To the Editors of the CRIMSON:
Black students at Harvard have demanded better pay for black painters, more employment for black workers, wider opportunities for black contractors. I think that these are right and just demands, and I hope Harvard meets them.
But I think a much larger situation exists of which these are only symptoms. While the student demands and the negotiations and the threats of discipline are holding the stage, this larger situation may happen almost unawares, with the faculty knowing nothing about it, and then it will be too late to repair, if isn't too late already.
The black students at Harvard are an indissoluble part of the black community. They would not have it otherwise even if they could. They didn't come to Harvard to become part of the white world, but in the hope of becoming a more significant part of the black world. When that black world has achieved its proper place and dignity, perhaps they'll be able to relax and not let it make so much difference any more. But for that to happen. it won't be just they who will change. We will have to change perhaps even more.

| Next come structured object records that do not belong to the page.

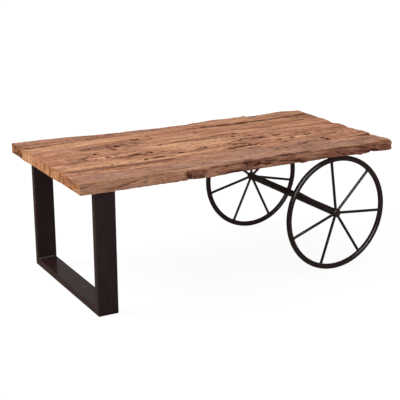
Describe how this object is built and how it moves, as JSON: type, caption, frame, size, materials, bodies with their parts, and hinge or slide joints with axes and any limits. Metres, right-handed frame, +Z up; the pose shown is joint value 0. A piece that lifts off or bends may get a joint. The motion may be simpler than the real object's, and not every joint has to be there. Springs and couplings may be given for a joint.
{
  "type": "coffee table",
  "caption": "Coffee table with a weathered plank top, a black steel frame leg at one end and fixed spoked wheels on an axle at the other.",
  "frame": {"origin": "on the floor under the middle of the top, the centre of the bounding box's bottom", "axes": "+X along the length, from the frame leg to the wheels; +Y across, away from the side that the picture shows; +Z up"},
  "size_m": [1.214, 0.634, 0.458],
  "materials": {
    "old_wood": "old sawn planks, brushed and waxed, matt",
    "dowel_wood": "plain hardwood",
    "black_steel": "black-brown satin lacquer",
    "screw_steel": "dull zinc plating"
  },
  "bodies": {
    "root": {"axle": "black_steel", "hub_far": "black_steel", "hub_near": "black_steel", "leg_corner_welds": "black_steel", "leg_floor_bar": "black_steel", "leg_plate_screws": "screw_steel", "leg_top_plate": "black_steel", "leg_upright_far": "black_steel", "leg_upright_near": "black_steel", "plank_1": "old_wood", "plank_2": "old_wood", "plank_3": "old_wood", "plank_4": "old_wood", "plank_5": "old_wood", "plank_6": "old_wood", "plank_7": "old_wood", "plank_dowels": "dowel_wood", "rim_far": "black_steel", "rim_near": "black_steel", "spoke_far_1": "black_steel", "spoke_far_2": "black_steel", "spoke_far_3": "black_steel", "spoke_far_4": "black_steel", "spoke_far_5": "black_steel", "spoke_far_6": "black_steel", "spoke_far_7": "black_steel", "spoke_near_1": "black_steel", "spoke_near_2": "black_steel", "spoke_near_3": "black_steel", "spoke_near_4": "black_steel", "spoke_near_5": "black_steel", "spoke_near_6": "black_steel", "spoke_near_7": "black_steel", "wheel_plate_far": "black_steel", "wheel_plate_near": "black_steel", "wheel_plate_screws": "screw_steel"}
  },
  "joints": []
}
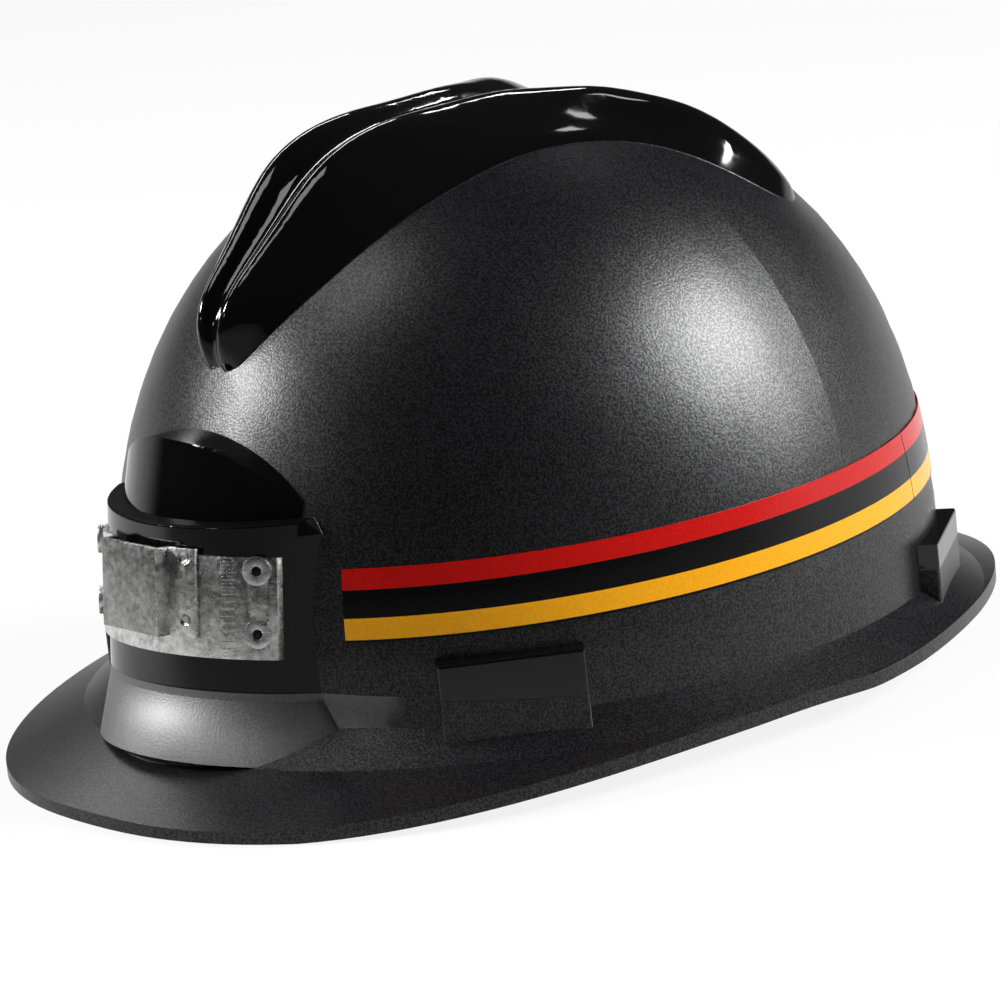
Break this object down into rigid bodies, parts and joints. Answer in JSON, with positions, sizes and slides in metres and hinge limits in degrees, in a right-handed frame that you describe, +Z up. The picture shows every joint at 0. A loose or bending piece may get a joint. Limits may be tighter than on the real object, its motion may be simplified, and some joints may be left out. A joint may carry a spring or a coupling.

I don't think Harvard quite realized, or realizes now, that in taking black students and black faculty members, it took a stake in the black community. That may not be what it intended or wants to do: but it can't do the one without the other.
I have black students in my course. I don't think they are working at it. But that isn't because they are copping out. Still less is it that they lack talent. It's that they are too busy working on their things rather than our things.
So I don't think the big problem has much to do with confrontations and disciplinary responses. It seems to me possible that a fraction-a third, perhaps even a half-of our black students have been working on things other than their courses. Examinations are about to begin. Will they pass them? Will they even take them? And what if they don't?
I said these things to a black minister from Roxbury. He just smiled and said, "Don't worry. They're not copping out. They'll get along. Harvard is probably not the right place for them. They'll find the right place one of these days."
About two years ago a black man surprised me by saying, "Civil rights isn't a black problem. It's a white problem. We know our rights: it's you who don't."
That's pretty much the way it is with educating black students right now. They know their needs and are determined to find solutions. If they now walk away from us, it will be we who have failed. I am not sure we have the time or the capacity to hold them; but it would be good to try.